[Extracted records]

**********

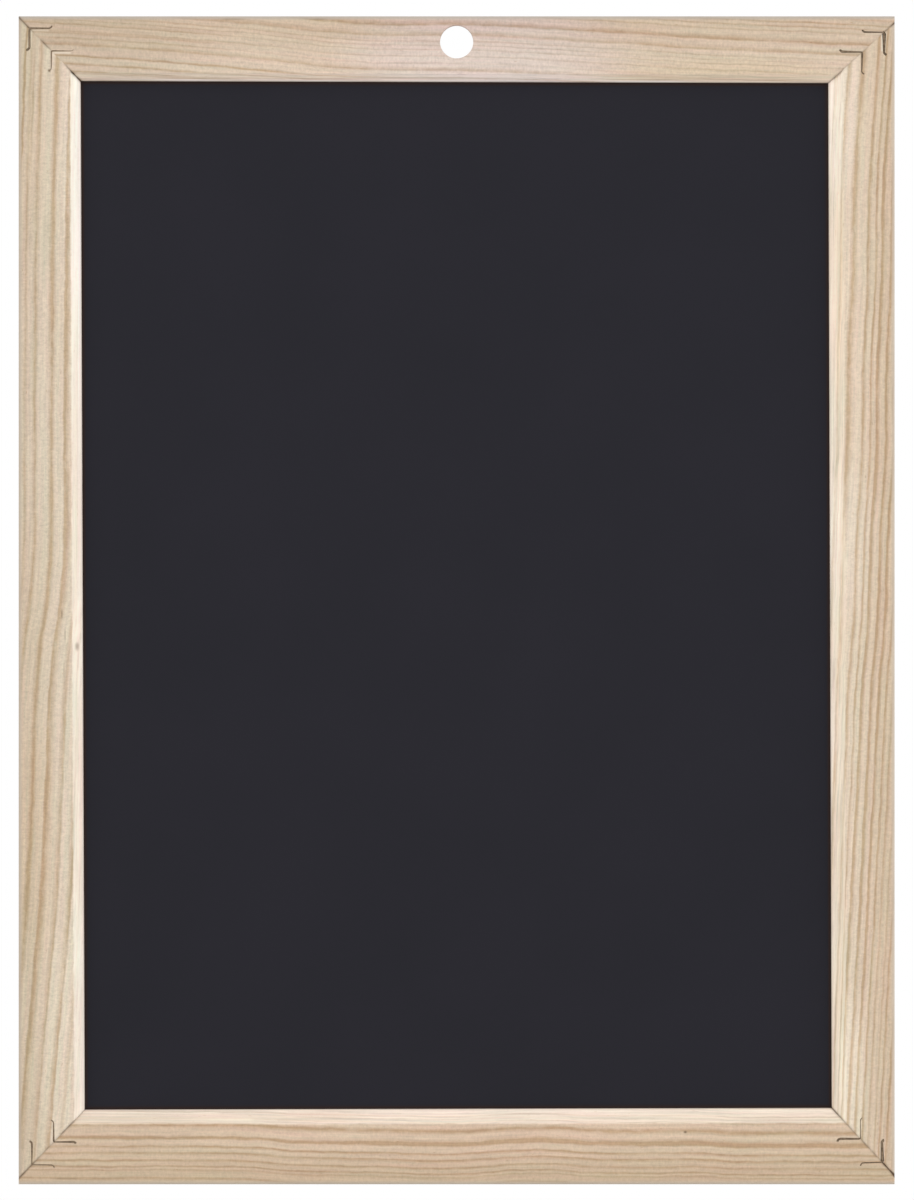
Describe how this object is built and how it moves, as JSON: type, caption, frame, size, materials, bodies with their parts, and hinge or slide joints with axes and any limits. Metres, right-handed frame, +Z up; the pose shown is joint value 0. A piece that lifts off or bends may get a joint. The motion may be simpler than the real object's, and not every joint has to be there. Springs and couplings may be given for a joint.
{
  "type": "framed writing board",
  "caption": "Writing board, black on its front and white on its back, in a mitred pine frame with V-nailed corners and a round hole to hang it by.",
  "frame": {"origin": "centre of the hanging hole in the top rail, on the back face, where the wall is", "axes": "+Z up and +X to the right as seen from the front, -Y out of the black front face, +Y into the wall"},
  "size_m": [0.3, 0.012, 0.4],
  "materials": {
    "pine": "bare planed softwood, sanded, no varnish",
    "hardboard": "pressed fibre, raw edges",
    "black_sheet": "matt charcoal black, fine even texture",
    "white_sheet": "glossy dry-wipe white",
    "nail_steel": "dull rolled steel strip"
  },
  "bodies": {
    "root": {"left_stile": "pine", "top_rail": "pine", "right_stile": "pine", "bottom_rail": "pine", "panel_core": "hardboard", "front_writing_sheet": "black_sheet", "back_writing_sheet": "white_sheet", "v_nail_top_left_outer": "nail_steel", "v_nail_top_left_inner": "nail_steel", "v_nail_top_right_outer": "nail_steel", "v_nail_top_right_inner": "nail_steel", "v_nail_bottom_right_outer": "nail_steel", "v_nail_bottom_right_inner": "nail_steel", "v_nail_bottom_left_outer": "nail_steel", "v_nail_bottom_left_inner": "nail_steel"}
  },
  "joints": []
}
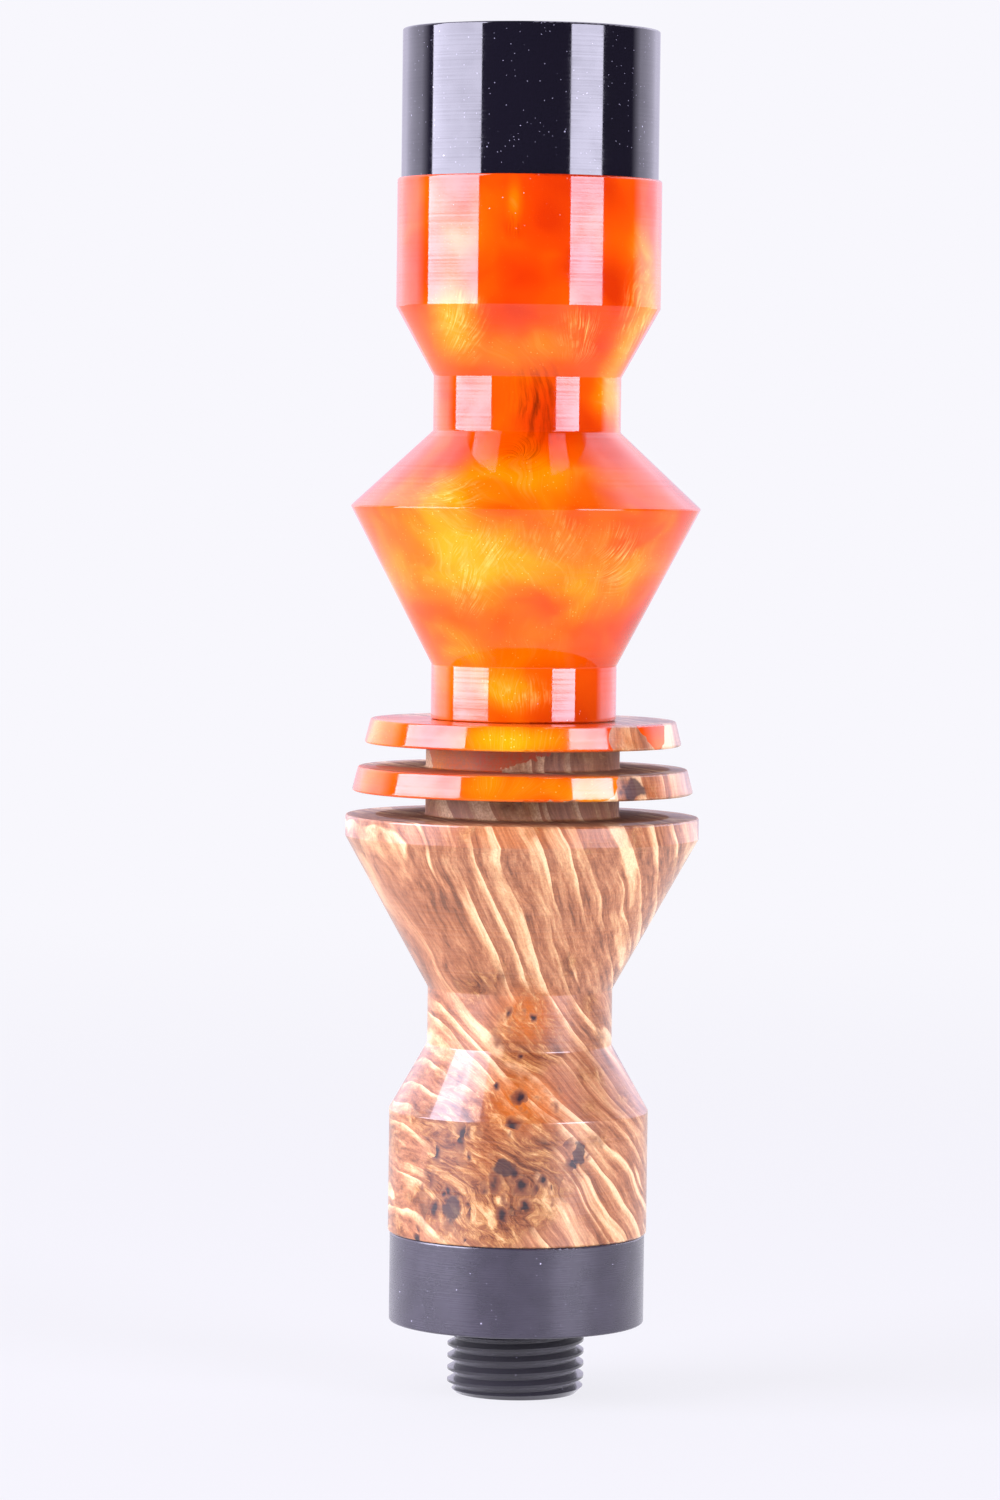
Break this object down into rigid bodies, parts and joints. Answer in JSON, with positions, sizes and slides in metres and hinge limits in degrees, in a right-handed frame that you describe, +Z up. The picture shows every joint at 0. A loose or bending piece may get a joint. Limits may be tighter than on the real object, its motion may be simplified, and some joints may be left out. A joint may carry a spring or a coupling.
{
  "type": "duck call",
  "caption": "Turned duck call: resin barrel with black mouthpiece ring on a burl insert with fins, reeds and tone board inside, and a threaded stub at the exhaust end.",
  "frame": {"origin": "centre of the threaded stub's end face, on the axis of the air bore", "axes": "+Z up the bore towards the mouthpiece, -Y the side that the reeds face"},
  "size_m": [0.0361, 0.036, 0.139],
  "materials": {
    "polished_black_acrylic": "polished",
    "orange_resin": "polished, pearlescent",
    "burl": "sealed and polished",
    "satin_black_acrylic": "satin",
    "board_acrylic": "moulded gloss",
    "o_ring_rubber": "matt",
    "reed_film": "milky film",
    "cork": "cut cork"
  },
  "bodies": {
    "insert": {"insert_body": "burl", "end_collar": "satin_black_acrylic", "tone_board": "board_acrylic"},
    "o_rings": {"lower_o_ring": "o_ring_rubber", "upper_o_ring": "o_ring_rubber"},
    "barrel": {"barrel": "orange_resin", "mouthpiece": "polished_black_acrylic"},
    "long_reed": {"long_reed": "reed_film"},
    "short_reed": {"short_reed": "reed_film"},
    "wedge": {"wedge": "cork"}
  },
  "joints": [
    {"name": "barrel_twist", "type": "hinge", "parent": "insert", "child": "o_rings", "pos_m": [0, 0, 0.069], "axis": [0, 0, 1], "continuous": true},
    {"name": "barrel_pull", "type": "slide", "parent": "o_rings", "child": "barrel", "axis": [0, 0, 1], "range_m": [0, 0.06]},
    {"name": "long_reed_flex", "type": "hinge", "parent": "insert", "child": "long_reed", "pos_m": [0, -0.00003, 0.0885], "axis": [-1, 0, 0], "range_deg": [0, 1.8], "stiffness_Nm_per_rad": 0.0108},
    {"name": "short_reed_flex", "type": "hinge", "parent": "insert", "child": "short_reed", "pos_m": [0, -0.00003, 0.0885], "axis": [-1, 0, 0], "range_deg": [0, 1.8], "stiffness_Nm_per_rad": 0.0047},
    {"name": "wedge_slide", "type": "slide", "parent": "insert", "child": "wedge", "axis": [0, 0, 1], "range_m": [0, 0.011]}
  ],
  "couplings": [
    {"joint": "short_reed_flex", "follows": "long_reed_flex", "ratio": 1}
  ]
}
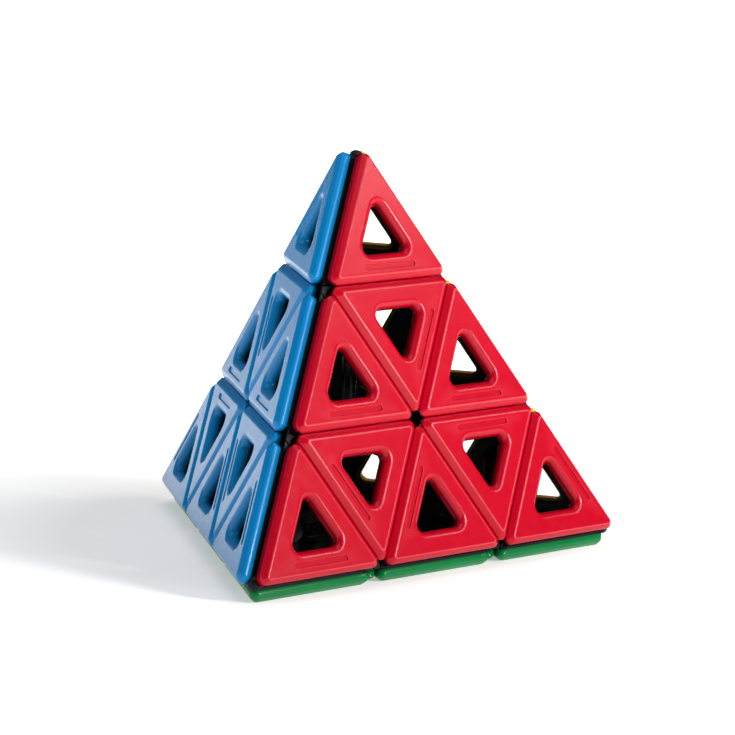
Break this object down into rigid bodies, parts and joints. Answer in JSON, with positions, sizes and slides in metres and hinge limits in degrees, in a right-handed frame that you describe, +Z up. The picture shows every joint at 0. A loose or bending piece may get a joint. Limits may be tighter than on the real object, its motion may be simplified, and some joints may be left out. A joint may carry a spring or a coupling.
{
  "type": "pyramid twisty puzzle",
  "caption": "Hollow four-sided pyramid puzzle of windowed triangular tiles; its tips twist on their own and each corner's layer turns about a central spindle.",
  "frame": {"origin": "middle of the footprint's box, in the plane the puzzle stands on", "axes": "+Z up towards the top tip, -Y towards the red face, +X to the right of the red face"},
  "size_m": [0.1006, 0.0875, 0.0831],
  "materials": {
    "red_cover": "semi-gloss moulded plastic with a fine grain",
    "blue_cover": "semi-gloss moulded plastic with a fine grain",
    "yellow_cover": "semi-gloss moulded plastic with a fine grain",
    "green_cover": "semi-gloss moulded plastic with a fine grain",
    "black_plastic": "satin moulded plastic",
    "steel": "turned and blackened"
  },
  "bodies": {
    "core": {"core_hub": "black_plastic", "spindles": "steel", "spindle_washers": "steel", "spindle_screws": "steel"},
    "top_tip": {"top_tip_frame": "black_plastic", "top_tip_red": "red_cover", "top_tip_blue": "blue_cover", "top_tip_yellow": "yellow_cover"},
    "top_centre": {"top_centre_frame": "black_plastic", "top_centre_red": "red_cover", "top_centre_blue": "blue_cover", "top_centre_yellow": "yellow_cover"},
    "left_tip": {"left_tip_frame": "black_plastic", "left_tip_red": "red_cover", "left_tip_blue": "blue_cover", "left_tip_green": "green_cover"},
    "left_centre": {"left_centre_frame": "black_plastic", "left_centre_red": "red_cover", "left_centre_blue": "blue_cover", "left_centre_green": "green_cover"},
    "right_tip": {"right_tip_frame": "black_plastic", "right_tip_red": "red_cover", "right_tip_yellow": "yellow_cover", "right_tip_green": "green_cover"},
    "right_centre": {"right_centre_frame": "black_plastic", "right_centre_red": "red_cover", "right_centre_yellow": "yellow_cover", "right_centre_green": "green_cover"},
    "back_tip": {"back_tip_frame": "black_plastic", "back_tip_blue": "blue_cover", "back_tip_yellow": "yellow_cover", "back_tip_green": "green_cover"},
    "back_centre": {"back_centre_frame": "black_plastic", "back_centre_blue": "blue_cover", "back_centre_yellow": "yellow_cover", "back_centre_green": "green_cover"},
    "top_left_edge": {"top_left_edge_frame": "black_plastic", "top_left_edge_hooks": "black_plastic", "top_left_edge_red": "red_cover", "top_left_edge_blue": "blue_cover"},
    "top_right_edge": {"top_right_edge_frame": "black_plastic", "top_right_edge_hooks": "black_plastic", "top_right_edge_red": "red_cover", "top_right_edge_yellow": "yellow_cover"},
    "top_back_edge": {"top_back_edge_frame": "black_plastic", "top_back_edge_hooks": "black_plastic", "top_back_edge_blue": "blue_cover", "top_back_edge_yellow": "yellow_cover"},
    "left_right_edge": {"left_right_edge_frame": "black_plastic", "left_right_edge_hooks": "black_plastic", "left_right_edge_red": "red_cover", "left_right_edge_green": "green_cover"},
    "left_back_edge": {"left_back_edge_frame": "black_plastic", "left_back_edge_hooks": "black_plastic", "left_back_edge_blue": "blue_cover", "left_back_edge_green": "green_cover"},
    "right_back_edge": {"right_back_edge_frame": "black_plastic", "right_back_edge_hooks": "black_plastic", "right_back_edge_yellow": "yellow_cover", "right_back_edge_green": "green_cover"}
  },
  "joints": [
    {"name": "turn_top", "type": "hinge", "parent": "core", "child": "top_centre", "pos_m": [0, -0.01275, 0.02331], "axis": [0, 0, 1], "range_deg": [-120, 240]},
    {"name": "turn_left", "type": "hinge", "parent": "core", "child": "left_centre", "pos_m": [0, -0.01275, 0.02331], "axis": [-0.8165, -0.4714, -0.3333], "range_deg": [-120, 240]},
    {"name": "turn_right", "type": "hinge", "parent": "core", "child": "right_centre", "pos_m": [0, -0.01275, 0.02331], "axis": [0.8165, -0.4714, -0.3333], "range_deg": [-120, 240]},
    {"name": "turn_back", "type": "hinge", "parent": "core", "child": "back_centre", "pos_m": [0, -0.01275, 0.02331], "axis": [0, 0.9428, -0.3333], "range_deg": [-120, 240]},
    {"name": "twist_top_tip", "type": "hinge", "parent": "top_centre", "child": "top_tip", "pos_m": [0, -0.01275, 0.02331], "axis": [0, 0, 1], "continuous": true},
    {"name": "twist_left_tip", "type": "hinge", "parent": "left_centre", "child": "left_tip", "pos_m": [0, -0.01275, 0.02331], "axis": [-0.8165, -0.4714, -0.3333], "continuous": true},
    {"name": "twist_right_tip", "type": "hinge", "parent": "right_centre", "child": "right_tip", "pos_m": [0, -0.01275, 0.02331], "axis": [0.8165, -0.4714, -0.3333], "continuous": true},
    {"name": "twist_back_tip", "type": "hinge", "parent": "back_centre", "child": "back_tip", "pos_m": [0, -0.01275, 0.02331], "axis": [0, 0.9428, -0.3333], "continuous": true},
    {"name": "top_left_edge_follows_left", "type": "hinge", "parent": "top_centre", "child": "top_left_edge", "pos_m": [0, -0.01275, 0.02331], "axis": [-0.8165, -0.4714, -0.3333], "range_deg": [-120, 240]},
    {"name": "top_right_edge_follows_top", "type": "hinge", "parent": "right_centre", "child": "top_right_edge", "pos_m": [0, -0.01275, 0.02331], "axis": [0, 0, 1], "range_deg": [-120, 240]},
    {"name": "top_back_edge_follows_top", "type": "hinge", "parent": "back_centre", "child": "top_back_edge", "pos_m": [0, -0.01275, 0.02331], "axis": [0, 0, 1], "range_deg": [-120, 240]},
    {"name": "left_right_edge_follows_right", "type": "hinge", "parent": "left_centre", "child": "left_right_edge", "pos_m": [0, -0.01275, 0.02331], "axis": [0.8165, -0.4714, -0.3333], "range_deg": [-120, 240]},
    {"name": "left_back_edge_follows_left", "type": "hinge", "parent": "back_centre", "child": "left_back_edge", "pos_m": [0, -0.01275, 0.02331], "axis": [-0.8165, -0.4714, -0.3333], "range_deg": [-120, 240]},
    {"name": "right_back_edge_follows_right", "type": "hinge", "parent": "back_centre", "child": "right_back_edge", "pos_m": [0, -0.01275, 0.02331], "axis": [0.8165, -0.4714, -0.3333], "range_deg": [-120, 240]}
  ],
  "couplings": [
    {"joint": "top_left_edge_follows_left", "follows": "turn_left", "ratio": 1},
    {"joint": "top_right_edge_follows_top", "follows": "turn_top", "ratio": 1},
    {"joint": "top_back_edge_follows_top", "follows": "turn_top", "ratio": 1},
    {"joint": "left_right_edge_follows_right", "follows": "turn_right", "ratio": 1},
    {"joint": "left_back_edge_follows_left", "follows": "turn_left", "ratio": 1},
    {"joint": "right_back_edge_follows_right", "follows": "turn_right", "ratio": 1}
  ]
}
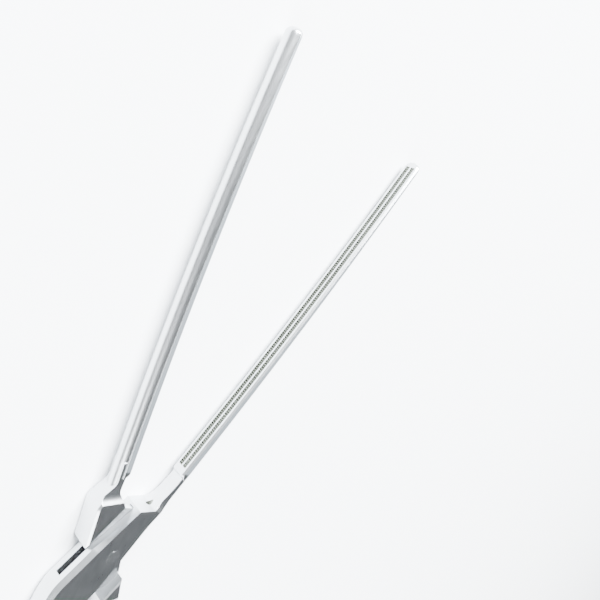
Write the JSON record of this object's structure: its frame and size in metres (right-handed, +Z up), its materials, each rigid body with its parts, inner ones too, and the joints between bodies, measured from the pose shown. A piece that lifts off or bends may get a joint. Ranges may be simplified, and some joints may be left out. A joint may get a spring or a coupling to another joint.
{
  "type": "intestinal clamp",
  "caption": "Straight intestinal clamp: two long slender bowed jaws with fine cross-cut toothed faces, a box lock, finger rings and a ratchet.",
  "frame": {"origin": "on the pivot axis, in the lower lock face that lies on the floor", "axes": "+Z up along the pivot axis, towards the engraved lock face; +Y along the middle line between the open jaws, towards the jaw tips; +X to the side of the slotted half's jaw"},
  "size_m": [0.1116, 0.2311, 0.0062],
  "materials": {
    "satin_steel": "satin"
  },
  "bodies": {
    "slotted": {"slotted_half": "satin_steel", "pivot_pin": "satin_steel"},
    "waisted": {"waisted_half": "satin_steel"}
  },
  "joints": [
    {"name": "box_lock", "type": "hinge", "parent": "slotted", "child": "waisted", "pos_m": [0, 0, 0.0031], "axis": [0, 0, 1], "range_deg": [-25.5, 24.5]}
  ]
}
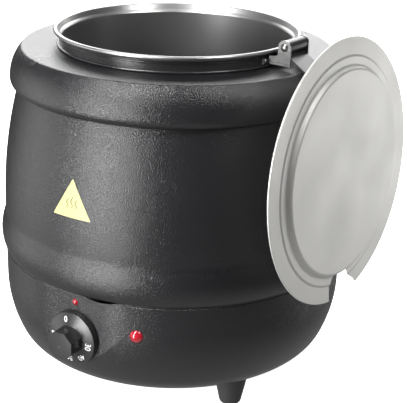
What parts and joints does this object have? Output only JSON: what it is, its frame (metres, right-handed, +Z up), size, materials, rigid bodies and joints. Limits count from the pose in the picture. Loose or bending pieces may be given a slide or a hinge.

**********

## AIM
Send back exactly the lines from the line with "Write the JSON" through the end of the records.

## SOLUTION BELOW
Write the JSON record of this object's structure: its frame and size in metres (right-handed, +Z up), its materials, each rigid body with its parts, inner ones too, and the joints between bodies, measured from the pose shown. A piece that lifts off or bends may get a joint. Ranges may be simplified, and some joints may be left out. A joint may get a spring or a coupling to another joint.
{
  "type": "intestinal clamp",
  "caption": "Straight intestinal clamp: two long slender bowed jaws with fine cross-cut toothed faces, a box lock, finger rings and a ratchet.",
  "frame": {"origin": "on the pivot axis, in the lower lock face that lies on the floor", "axes": "+Z up along the pivot axis, towards the engraved lock face; +Y along the middle line between the open jaws, towards the jaw tips; +X to the side of the slotted half's jaw"},
  "size_m": [0.1116, 0.2311, 0.0062],
  "materials": {
    "satin_steel": "satin"
  },
  "bodies": {
    "slotted": {"slotted_half": "satin_steel", "pivot_pin": "satin_steel"},
    "waisted": {"waisted_half": "satin_steel"}
  },
  "joints": [
    {"name": "box_lock", "type": "hinge", "parent": "slotted", "child": "waisted", "pos_m": [0, 0, 0.0031], "axis": [0, 0, 1], "range_deg": [-25.5, 24.5]}
  ]
}
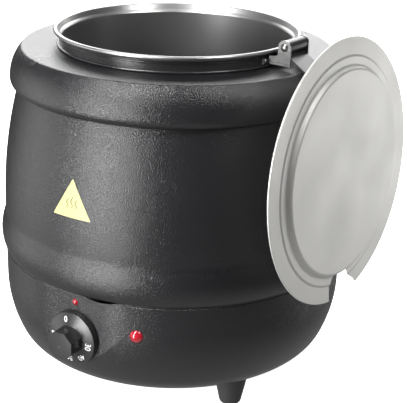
What parts and joints does this object have? Output only JSON: what it is, its frame (metres, right-handed, +Z up), size, materials, rigid bodies and joints. Limits count from the pose in the picture. Loose or bending pieces may be given a slide or a hinge.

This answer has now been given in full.